If it had been possible, at that solemn hour, to have forgotten or overlooked the signal kindness of heaven, even the continuous manifestations of Divine goodness to us must have, on the instant, rebuked such base ingratitude. Scarcely had the feet of our forlorn company been permitted to touch the shore, when the storm, which had lulled previously to our landing, burst forth with redoubled fury, and raged without intermission during the whole time that we remained in that place. The sea arose in ungovernable wrath, and as it lashed the shore, lifted our little boats upon its billows to a height of forty or fifty feet upon the beach.
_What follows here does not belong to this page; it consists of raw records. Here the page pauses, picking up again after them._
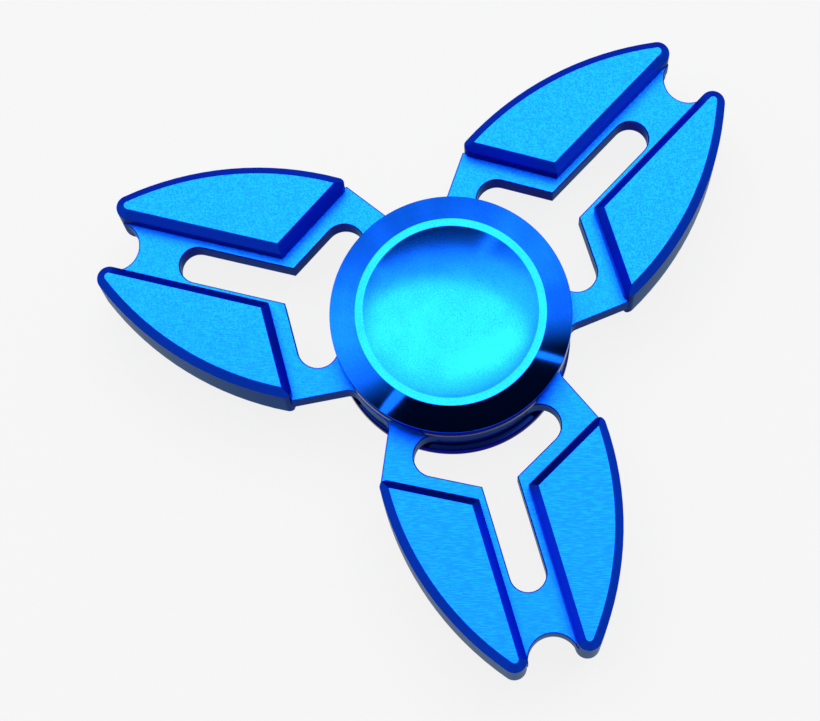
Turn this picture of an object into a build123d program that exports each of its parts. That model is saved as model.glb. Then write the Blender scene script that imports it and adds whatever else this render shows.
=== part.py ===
from build123d import *
import math
import os

# Three-claw finger spinner: an anodised frame on a shielded ball bearing, between two dished caps.
# Driving dimensions, millimetres. The origin is the centre of the bearing, and the spin axis is Z.

# Caps: a flat rim around a finger dish, a cone down to a straight edge
cap_radius = 12.45
rim_outer_radius = 9.8
rim_inner_radius = 9.03
rim_height = 7.0
cap_edge_top = 5.95
cap_underside = 3.8
dish_depth = 1.6
cap_hub_radius = 5.2
edge_break = 0.12

# Bearing, size 608: 8 bore, 22 outside, 7 wide, seven balls
bore_radius = 4.0
bearing_radius = 11.0
bearing_half_width = 3.5
ball_count = 7
ball_radius = 3.969 / 2
pitch_radius = 7.5
race_clearance = 0.02
groove_radius = 2.08
inner_shoulder_radius = 6.1
outer_shoulder_radius = 8.95
ring_chamfer = 0.3

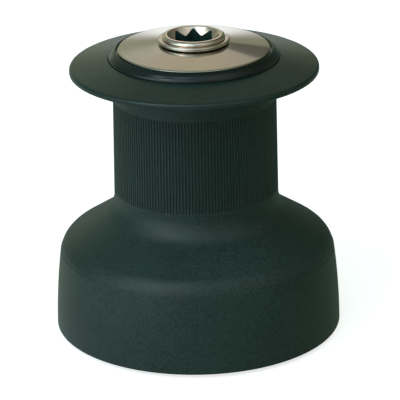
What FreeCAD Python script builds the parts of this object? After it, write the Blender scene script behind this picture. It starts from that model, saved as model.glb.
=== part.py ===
import FreeCAD, Part
import math
import os
from FreeCAD import Vector, Placement, Rotation

os.makedirs("parts", exist_ok=True)

# ---------------------------------------------------------------------------
# Plain-top sheet winch for a sailing boat. Millimetres, +Z up, the origin at
# the middle of the base's underside, which stands on the deck at Z = 0.
# ---------------------------------------------------------------------------

# drum, outside
DRUM_GAP = 2.0            # the drum's lower edge runs this far above the deck
SKIRT_R = 70.5            # skirt, at its lower edge
SKIRT_MID = (69.69, 21.5)
CREASE_Z = 41.05          # line where the skirt meets the shoulder
CREASE_R = 67.70
SHOULDER_R = 67.46
SHOULDER_ARC = 11.13      # rounding of the shoulder's outer edge
SHOULDER_SLOPE = 32.78    # degrees below the horizontal
SHOULDER_OUT = (62.59, 48.14)
SHOULDER_IN = (46.68, 58.39)
NECK_FILLET = 13.82
NECK_R_LOW, NECK_Z_LOW = 40.34, 70.0
NECK_R_TOP, NECK_Z_TOP = 39.67, 126.6
TOP_FILLET = 4.5          # between the neck and the underside of the top flange
FLANGE_R = 60.5
FLANGE_Z_LOW = 132.2
FLANGE_Z_RIM = 132.6
FLANGE_EDGE = 2.6         # rounding of the rim's upper edge
FLANGE_IN = (41.8, 139.7)
CROWN_SEAT_Z = 137.4
SKIRT_LIP_R = 0.6

# drum, inside
SKIRT_BORE = 66.3
GEAR_SEAT_R = 64.0
GEAR_Z0, GEAR_Z1 = 12.0, 24.0
SKIRT_IN_R = 62.8
BORE_R = 34.0
WEB_Z0, WEB_Z1 = 129.1, 134.0
WEB_HOLE = 17.0

# grip: upright grooves cut into the neck
RIBS = 162
RIB_Z0, RIB_Z1 = 72.0, 118.8
GROOVE_DEPTH = 0.45
GROOVE_FLOOR, GROOVE_MOUTH = 0.5, 1.0

# gear ring pressed into the skirt
GEAR_MODULE = 1.5
GEAR_TEETH = 75

# bearings between the stem and the drum
STEM_SEAT_R = 26.0
ROLLER_R = 3.0
ROLLER_PITCH_R = 29.03
RACE_R = 32.06
ROLLERS = 20
LOW_Z = (62.0, 82.0)
HIGH_Z = (108.0, 128.0)

# base
BASE_R = 64.2
BASE_T = 7.0
BOLT_PITCH_R = 56.5
BOLTS = 6
BOLT_HOLE_R = 3.3
STEM_SCREW_R = 45.5
STEM_TOP = 128.0
STEM_BORE = 17.5

# spindle, with its eight-point socket for the handle
SOCKET_FLATS = 17.6
SOCKET_CORNER_R = 11.75
SOCKET_FLOOR = 109.0
MOUTH_R = 12.35
SPINDLE_TOP = 150.15
MOUTH_Z = 149.8
LIP_Z = 148.2       # underside of the lip, above the snap ring's groove
LIP_R = 15.3
HEAD_R = 15.0
SHAFT_R = 11.0
JOURNAL_R = 8.0

# top
CROWN_R = 41.5
PLATE_R = 36.8
PLATE_EDGE_Z = 143.3
PLATE_HOLE_R = 15.9
PLATE_HUB_Z = 146.0
PLATE_T = 1.7


def revolve(start, *steps):
    """A full turn about Z of a closed outline given as (radius, height) points. A step is one point for a line, or two
    for an arc through the first of them."""
    edges, at = [], start
    v = lambda p: Vector(p[0], 0, p[1])
    for s in steps:
        if isinstance(s[0], tuple):
            edges.append(Part.Arc(v(at), v(s[0]), v(s[1])).toShape())
            at = s[1]
        elif math.hypot(s[0] - at[0], s[1] - at[1]) > 1e-6:
            edges.append(Part.LineSegment(v(at), v(s)).toShape())
            at = s
    if math.hypot(start[0] - at[0], start[1] - at[1]) > 1e-6:
        edges.append(Part.LineSegment(v(at), v(start)).toShape())
    face = Part.Face(Part.Wire(edges))
    solid = face.revolve(Vector(0, 0, 0), Vector(0, 0, 1), 360)
    if solid.ShapeType != "Solid":
        solid = Part.Solid(Part.Shell(solid.Faces))
    if solid.Volume < 0:
        solid.reverse()
    return solid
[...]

The narrow channel through which we had reached the shore in safety instantly became one scene of boiling surge, which would have shattered to pieces the proudest bark, and engulphed every living thing on board of her. Who could fail to discover the striking proof of a special and gracious Providence in this occurrence? If it be said that such sudden storms frequently occur in these latitudes, still the question arises,—why did that storm come at the precise moment when we were immediately out of the reach of its fury? There can be but one answer to this inquiry,—it was the good pleasure of him “who gave to the sea its decree, that it cannot pass, and who compasseth its waters with bounds.” Our company stood awe-stricken at the sight. We looked back upon the scene of destruction, from which we had so recently escaped, with mingled feelings of dismay and gratitude. Our deliverance, indeed, was not yet complete. Alas! who could tell whether,—“having escaped the sea,—vengeance might yet suffer us to live?” “The perils of the wilderness” lay before us in all their unknown horrors of toil, and thirst, and frightful famine. Still we had been delivered from “the floods that affrighted us,”—our bosoms swelled with the full sense of our rescue, and while we raised our song of deliverance and poured out our grateful prayers to God, there were many devout hearts in our circle who could appropriate the sentiment of the poet:—

Thus far on life’s perplexing path,
Thus far the Lord our steps hath led;
Safe from the flame’s pursuing wrath,
Unharmed though floods hung o’er our head.
Here let us pause—look back—adore,
Like ransom’d Israel from the shore.